Run the mapper with a mapping file

Execute the csv_mapper script as follows ...

python csv_mapper.py \
  -i input/test_set1.csv \
  -m mappings/test_set1.map \
  -o output/test_set1.json \
  -l output/test_set1-statistics.json

Processing input/test_set1.csv ...
 10 rows processed, 1 rows skipped, complete!               <--the header row was skipped

OUTPUT #0 ...
  8 rows written
  1 rows skipped                                            <--this was due to the empty name filter

 MAPPED ATTRIBUTES:                                         <--these are the attributes that will be used for resolution
  name_full.....................          4 50.0 %
  name_org......................          4 50.0 %
  date_of_birth.................          2 25.0 %
  ssn_number....................          2 25.0 %
  addr_type.....................          4 50.0 %
  addr_line1....................          8 100.0 %
  addr_city.....................          8 100.0 %
  addr_state....................          8 100.0 %
  addr_postal_code..............          8 100.0 %

 UNMAPPED ATTRIBUTES:                                       <--these are attributes you decided to keep that won't be used for resolution
  important_date................          8 100.0 %
  important_status..............          8 100.0 %

 COLUMNS IGNORED: 
  uniqueid, type, name, gender, value                       <--make sure you didn't intend to map these!

process completed!

The -i parameter is for the csv file you want to map into json. The -o parameter is for the name of the json records to. The -m parameter is for the name of the completed mapping file to use.

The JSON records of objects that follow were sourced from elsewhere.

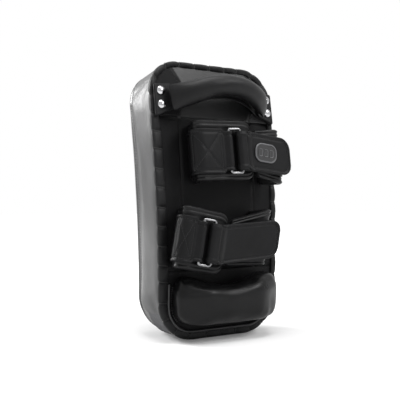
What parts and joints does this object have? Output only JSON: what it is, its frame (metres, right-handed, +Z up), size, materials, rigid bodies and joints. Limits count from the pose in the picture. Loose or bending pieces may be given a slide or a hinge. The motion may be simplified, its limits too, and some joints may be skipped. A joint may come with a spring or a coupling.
{
  "type": "thai pad",
  "caption": "Bowed martial-arts kick pad in black leather with a padded grip, a bumper roll and two ring-closed forearm straps.",
  "frame": {"origin": "under the middle of the standing pad's bounding box, on the floor", "axes": "+X across the pad, to the right as the holder sees the back; +Y towards the strike face; +Z up, from the bumper end to the grip end"},
  "size_m": [0.2086, 0.1674, 0.3901],
  "materials": {
    "cover_leather": "black synthetic leather, satin, smooth on the gusset, strike face and bumper",
    "back_leather": "black synthetic leather, matt, on the back panels",
    "grained_leather": "black synthetic leather with a coarse pebbled grain",
    "binding_leather": "black synthetic leather binding and piping, lock-stitched",
    "strap_leather": "black synthetic leather straps, satin, with stitched edges",
    "cuff_leather": "black synthetic leather over padding, satin, puffed",
    "foam": "closed-cell foam, matt, inside the covers",
    "board": "stiff sheet, matt, inside the pad",
    "chrome_steel": "bright nickel-chrome plated steel",
    "zinc_steel": "zinc-plated steel washers, inside the pad",
    "hook_and_loop": "black hook and loop tape",
    "badge_rubber": "plain moulded rubber badge, satin, with ribs and no marking"
  },
  "bodies": {
    "pad": {"handle_rivets": "chrome_steel", "rivet_burrs": "zinc_steel", "strike_face": "cover_leather", "side_gusset": "cover_leather", "backing_board": "board", "core_foam": "foam", "impact_foam": "foam", "left_side_panel": "back_leather", "forearm_panel": "back_leather", "right_side_panel": "back_leather", "left_corner_patch": "back_leather", "crown_panel": "back_leather", "right_corner_patch": "grained_leather", "base_panel": "back_leather", "edge_binding": "binding_leather", "handle_strap": "strap_leather", "handle_end_tabs": "strap_leather", "grip_cover": "cuff_leather", "grip_core": "foam", "bumper_cover": "cover_leather", "bumper_core": "foam", "bumper_piping": "binding_leather", "upper_anchor_cuff": "cuff_leather", "upper_anchor_strap": "strap_leather", "upper_return_cuff": "cuff_leather", "upper_return_strap": "strap_leather", "upper_loop_patch": "hook_and_loop", "lower_anchor_cuff": "cuff_leather", "lower_anchor_strap": "strap_leather", "lower_return_cuff": "cuff_leather", "lower_return_strap": "strap_leather", "lower_loop_patch": "hook_and_loop"},
    "upper_ring": {"upper_ring": "chrome_steel"},
    "upper_tail": {"upper_tail": "strap_leather", "upper_hook_patch": "hook_and_loop", "upper_badge": "badge_rubber"},
    "lower_ring": {"lower_ring": "chrome_steel"},
    "lower_tail": {"lower_tail": "strap_leather", "lower_hook_patch": "hook_and_loop"}
  },
  "joints": [
    {"name": "upper_ring_swivel", "type": "hinge", "parent": "pad", "child": "upper_ring", "pos_m": [-0.0074, -0.06635, 0.26143], "axis": [-0.0349, 0.1025, 0.9941], "range_deg": [-6, 6]},
    {"name": "upper_tail_peel", "type": "hinge", "parent": "pad", "child": "upper_tail", "pos_m": [0.01958, -0.0749, 0.26326], "axis": [0.0349, -0.1025, -0.9941], "range_deg": [0, 150]},
    {"name": "lower_ring_swivel", "type": "hinge", "parent": "pad", "child": "lower_ring", "pos_m": [-0.06, -0.07419, 0.13909], "axis": [0.1908, 0.0249, 0.9813], "range_deg": [-6, 6]},
    {"name": "lower_tail_peel", "type": "hinge", "parent": "pad", "child": "lower_tail", "pos_m": [-0.0335, -0.08302, 0.13416], "axis": [-0.1908, -0.0249, -0.9813], "range_deg": [0, 150]}
  ]
}
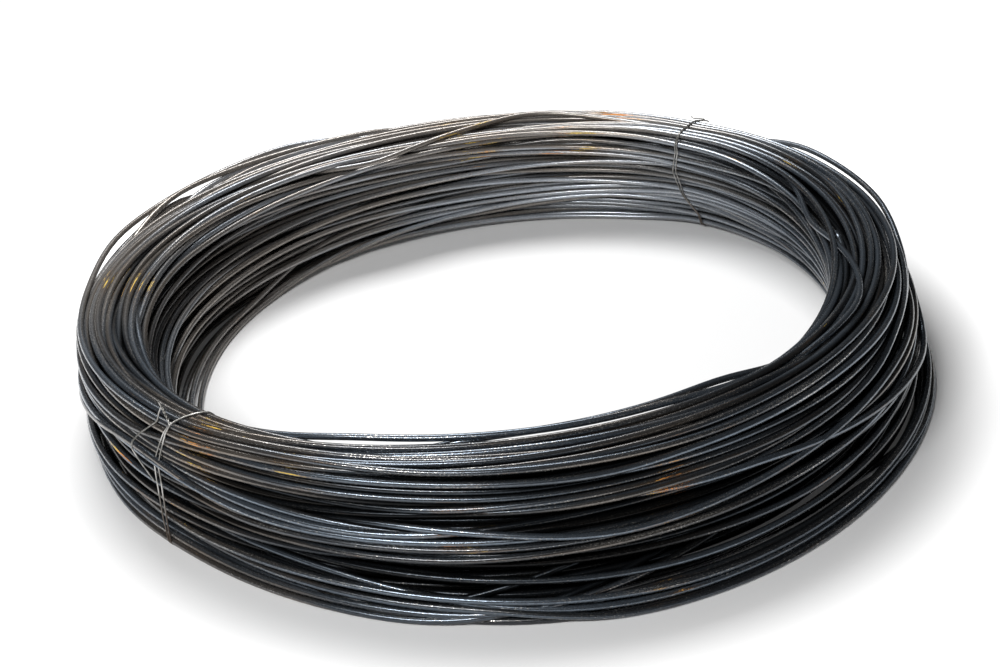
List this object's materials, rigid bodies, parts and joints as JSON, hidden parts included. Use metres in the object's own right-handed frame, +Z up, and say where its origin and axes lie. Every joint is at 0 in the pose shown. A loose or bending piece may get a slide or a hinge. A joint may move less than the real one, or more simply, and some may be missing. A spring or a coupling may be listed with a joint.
{
  "type": "coil of wire rod",
  "caption": "Loose flat-lying coil of hot-rolled steel wire rod with an open eye, its turns held together by doubled ties of thin annealed wire.",
  "frame": {"origin": "centre of the eye, on the floor that the coil lies on", "axes": "+Z up along the eye's axis; +X and +Y lie in the floor, and the front tie is at 224 degrees from +X about +Z"},
  "size_m": [0.917, 0.917, 0.1616],
  "materials": {
    "wire_rod": "hot-rolled steel with blue-black mill scale and light rust",
    "tie_wire": "soft annealed steel wire, dull with rust"
  },
  "bodies": {
    "root": {"wire_coil": "wire_rod", "tie_wire_front": "tie_wire", "tie_wire_rear": "tie_wire"}
  },
  "joints": []
}
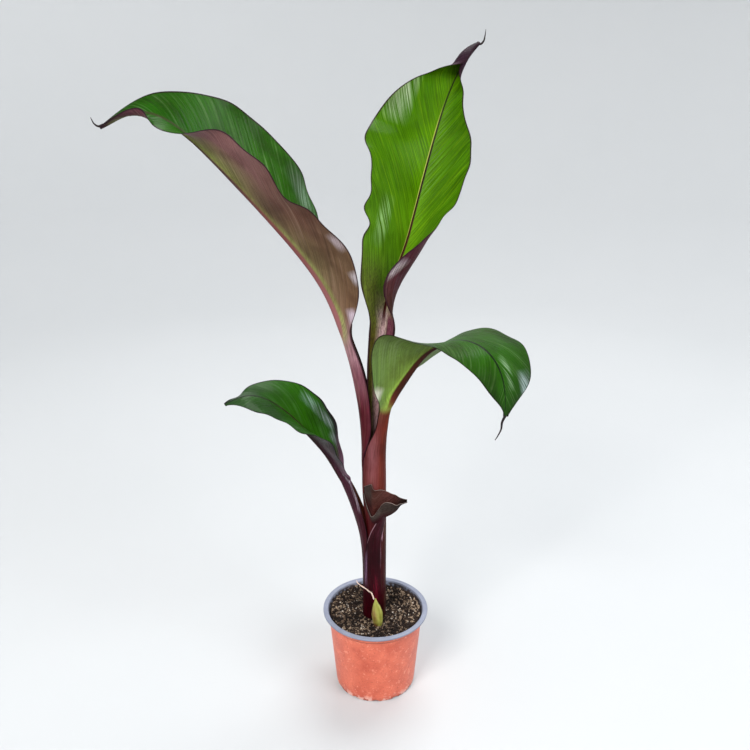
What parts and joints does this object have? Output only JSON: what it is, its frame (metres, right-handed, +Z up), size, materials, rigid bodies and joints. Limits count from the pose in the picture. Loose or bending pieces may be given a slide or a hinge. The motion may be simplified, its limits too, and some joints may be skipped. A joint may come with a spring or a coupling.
{
  "type": "potted banana plant",
  "caption": "Young banana plant in a round nursery pot: a sheathed stem with long channelled leaf stalks, broad folded leaf blades, a dried lowest leaf and an offshoot bud.",
  "frame": {"origin": "centre of the pot's flat underside", "axes": "+Z up along the stem, +X to the right and +Y away as seen from the front"},
  "size_m": [0.4017, 0.1994, 0.7063],
  "materials": {
    "pot_plastic": "satin",
    "soil": "matte",
    "stem": "satin",
    "stalk": "satin",
    "dark_sheath": "satin",
    "withered_leaf": "matte",
    "leaf_blade": "satin",
    "bud": "satin",
    "dry_root": "matte"
  },
  "bodies": {
    "root": {"pot": "pot_plastic", "soil": "soil", "pseudostem": "stem", "upright_leaf_stalk": "stalk", "right_leaf_stalk": "stalk", "upper_left_leaf_stalk": "stalk", "lower_left_leaf_sheath_and_stalk": "dark_sheath", "withered_leaf_sheath": "dark_sheath", "withered_leaf_blade": "withered_leaf", "upper_left_leaf_blade_rising_half": "leaf_blade", "upper_left_leaf_blade_tip_half": "leaf_blade", "upright_leaf_blade": "leaf_blade", "right_leaf_blade_rising_half": "leaf_blade", "right_leaf_blade_hanging_half": "leaf_blade", "lower_left_leaf_blade": "leaf_blade", "offshoot_bud": "bud", "dry_root": "dry_root"}
  },
  "joints": []
}
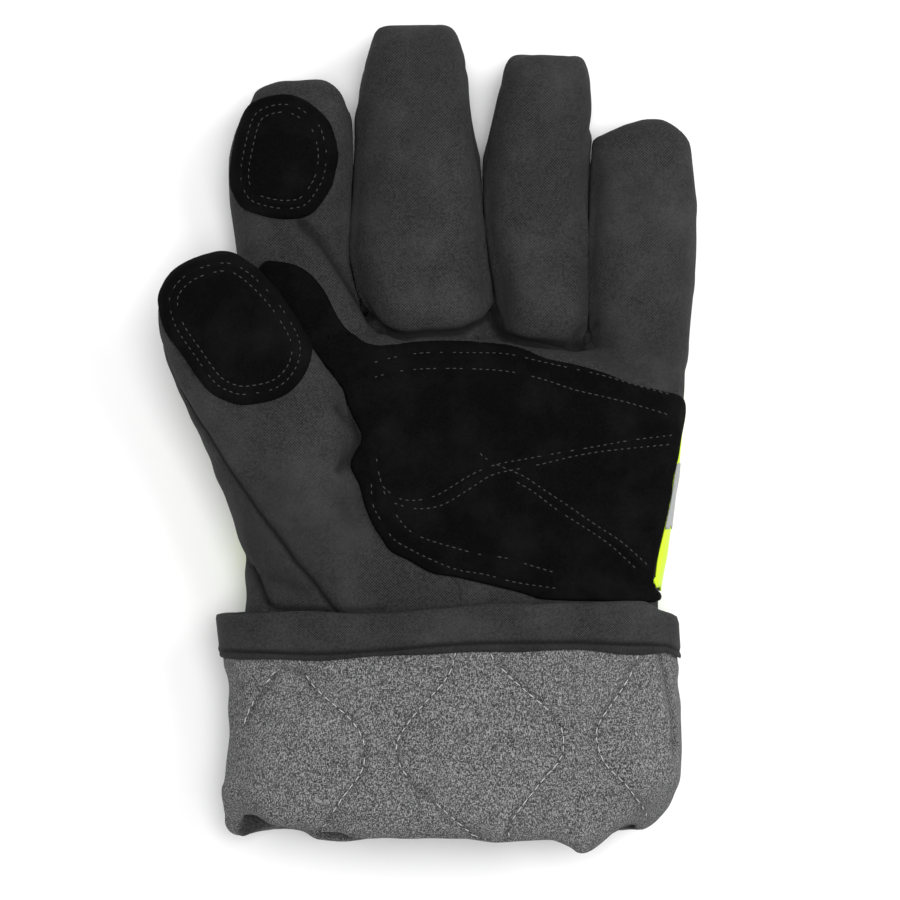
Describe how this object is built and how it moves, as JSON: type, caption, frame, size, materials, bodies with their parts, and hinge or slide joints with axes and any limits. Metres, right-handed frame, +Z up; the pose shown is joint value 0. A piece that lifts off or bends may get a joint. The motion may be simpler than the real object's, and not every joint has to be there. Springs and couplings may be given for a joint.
{
  "type": "firefighter glove",
  "caption": "Padded left-hand firefighter glove, palm up, with suede palm and tip patches, reflective trim round the side and a quilted lining cuff turned back.",
  "frame": {"origin": "centre of the bounding box, on the surface that the glove lies on", "axes": "+Y from the cuff towards the fingertips, +Z up out of the palm, +X towards the little finger"},
  "size_m": [0.1532, 0.2295, 0.0518],
  "materials": {
    "cloth": "charcoal woven cloth",
    "suede": "black suede",
    "lining": "grey heather quilted lining",
    "binding": "charcoal woven binding",
    "fluorescent_tape": "fluorescent yellow tape",
    "reflective_tape": "silver retroreflective tape"
  },
  "bodies": {
    "root": {"palm_panel": "cloth", "back_panel": "cloth", "middle_finger_front": "cloth", "ring_finger_front": "cloth", "fourchette_index_middle": "cloth", "fourchette_middle_ring": "cloth", "fourchette_ring_little": "cloth", "thumb_front": "cloth", "thumb_back": "cloth", "palm_patch": "suede", "index_tip_patch": "suede", "thumb_tip_patch": "suede", "trim_yellow": "fluorescent_tape", "trim_silver": "reflective_tape", "cuff_lining": "lining", "hem_band": "binding"}
  },
  "joints": []
}
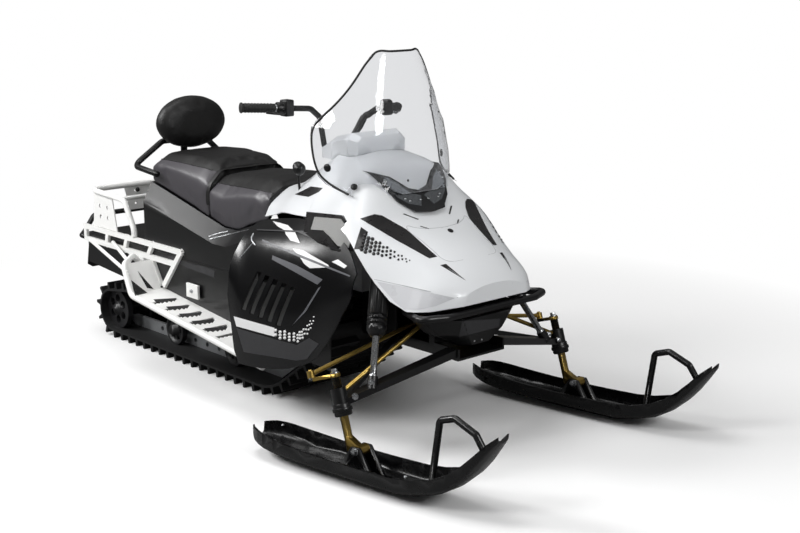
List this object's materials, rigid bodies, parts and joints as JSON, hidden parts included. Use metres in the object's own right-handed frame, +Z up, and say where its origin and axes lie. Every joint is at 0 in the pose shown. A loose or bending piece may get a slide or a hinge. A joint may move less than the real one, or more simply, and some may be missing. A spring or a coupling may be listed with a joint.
{
  "type": "snowmobile",
  "caption": "Two-seat utility snowmobile with steerable skis, a wide lugged track, windshield, backrest and rear rack.",
  "frame": {"origin": "on the ground under the middle of the machine's bounding box, in the plane that halves the machine", "axes": "+X forward, +Y to the machine's left, +Z up"},
  "size_m": [3.004, 1.41, 1.4031],
  "materials": {
    "rubber_track": "moulded",
    "grey_plastic": "moulded",
    "grey_aluminium": "satin",
    "black_aluminium": "powder coated",
    "black_steel": "satin powder coat",
    "white_panel": "gloss",
    "white_steel": "gloss paint",
    "black_gloss": "gloss",
    "black_plastic": "textured",
    "black_rubber": "matt",
    "seat_vinyl": "grained vinyl",
    "lamp_smoke": "smoked gloss",
    "clear_screen": "clear polycarbonate",
    "gold_metal": "gold anodised"
  },
  "bodies": {
    "chassis": {"track": "rubber_track", "rear_idlers": "grey_plastic", "drive_axle": "grey_plastic", "bogie_wheels": "grey_plastic", "slide_rails": "grey_aluminium", "skid_arms": "black_steel", "tunnel": "black_aluminium", "running_board_left": "white_panel", "running_board_right": "white_panel", "side_frames": "white_steel", "rear_rack": "white_steel", "rear_grab_bar": "black_steel", "snow_flap": "black_rubber", "seat_base": "black_plastic", "seat_front": "seat_vinyl", "seat_rear": "seat_vinyl", "backrest_pad": "seat_vinyl", "backrest_frame": "black_steel", "engine": "grey_aluminium", "bulkhead": "black_aluminium", "shock_tower": "black_steel", "hood": "white_panel", "headlamp": "lamp_smoke", "side_panel_right": "black_gloss", "side_panel_left": "black_gloss", "dash_pod": "white_panel", "windshield": "clear_screen", "nose_pan": "black_plastic", "front_bumper": "black_steel", "lower_arms": "black_steel", "upper_links": "gold_metal", "shocks": "black_steel", "console": "white_panel", "gear_lever": "black_plastic"},
    "handlebar": {"handlebar": "black_steel", "grips": "black_rubber", "bar_controls": "black_plastic"},
    "pitman_arm": {"pitman_arm": "black_steel"},
    "spindle_right": {"spindle_right": "gold_metal"},
    "spindle_left": {"spindle_left": "gold_metal"},
    "tie_rod_right": {"tie_rod_right": "gold_metal"},
    "tie_rod_left": {"tie_rod_left": "gold_metal"},
    "ski_right": {"ski_right": "black_plastic"},
    "ski_left": {"ski_left": "black_plastic"}
  },
  "joints": [
    {"name": "steering", "type": "hinge", "parent": "chassis", "child": "handlebar", "pos_m": [0.148, 0, 1.004], "axis": [-0.5, 0, 0.866], "range_deg": [-39, 21]},
    {"name": "pitman_turn", "type": "hinge", "parent": "chassis", "child": "pitman_arm", "pos_m": [0.77923, 0, 0.43], "axis": [-0.3156, 0, 0.9489], "range_deg": [-39, 21]},
    {"name": "right_kingpin", "type": "hinge", "parent": "chassis", "child": "spindle_right", "pos_m": [0.893, -0.559, 0.088], "axis": [-0.3156, 0, 0.9489], "range_deg": [-39, 21]},
    {"name": "right_rod_pin", "type": "hinge", "parent": "spindle_right", "child": "tie_rod_right", "pos_m": [0.7305, -0.59995, 0.32439], "axis": [-0.3156, 0, 0.9489], "range_deg": [-21, 39]},
    {"name": "right_ski_pivot", "type": "hinge", "parent": "spindle_right", "child": "ski_right", "pos_m": [0.93545, -0.55163, 0.10782], "axis": [-0.1484, 0.9877, -0.0494], "range_deg": [-15, 10]},
    {"name": "left_kingpin", "type": "hinge", "parent": "chassis", "child": "spindle_left", "pos_m": [0.893, 0.559, 0.088], "axis": [-0.3156, 0, 0.9489], "range_deg": [-39, 21]},
    {"name": "left_rod_pin", "type": "hinge", "parent": "spindle_left", "child": "tie_rod_left", "pos_m": [0.72219, 0.57336, 0.32163], "axis": [-0.3156, 0, 0.9489], "range_deg": [-21, 39]},
    {"name": "left_ski_pivot", "type": "hinge", "parent": "spindle_left", "child": "ski_left", "pos_m": [0.93545, 0.56637, 0.10782], "axis": [-0.1484, 0.9877, -0.0494], "range_deg": [-15, 10]}
  ],
  "couplings": [
    {"joint": "pitman_turn", "follows": "steering", "ratio": 1},
    {"joint": "right_kingpin", "follows": "steering", "ratio": 1},
    {"joint": "right_rod_pin", "follows": "steering", "ratio": -1},
    {"joint": "left_kingpin", "follows": "steering", "ratio": 1},
    {"joint": "left_rod_pin", "follows": "steering", "ratio": -1}
  ]
}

You will want to review the statistics it produces and make sure it makes sense to you ...

  • Do the mapped statistics make sense? Especially for calculated values such as name_org and name_full.
  • Should any of the unmapped attributes really be mapped? Maybe there is a typo.
  • Should any of the columns ignored be included?

Loading into Senzing

You must first update the Senzing configuration with any new data source codes, features or attributes you specified in your mapper. These can be added via the G2ConfigTool python script provided in the install.

The JSON files created by your mapper can be loaded into Senzing in various ways. If you have a docker or AWS setup, you can load them via the stream-producer or if you have a bare metal install you can load them via the G2Loader python script provided in the install.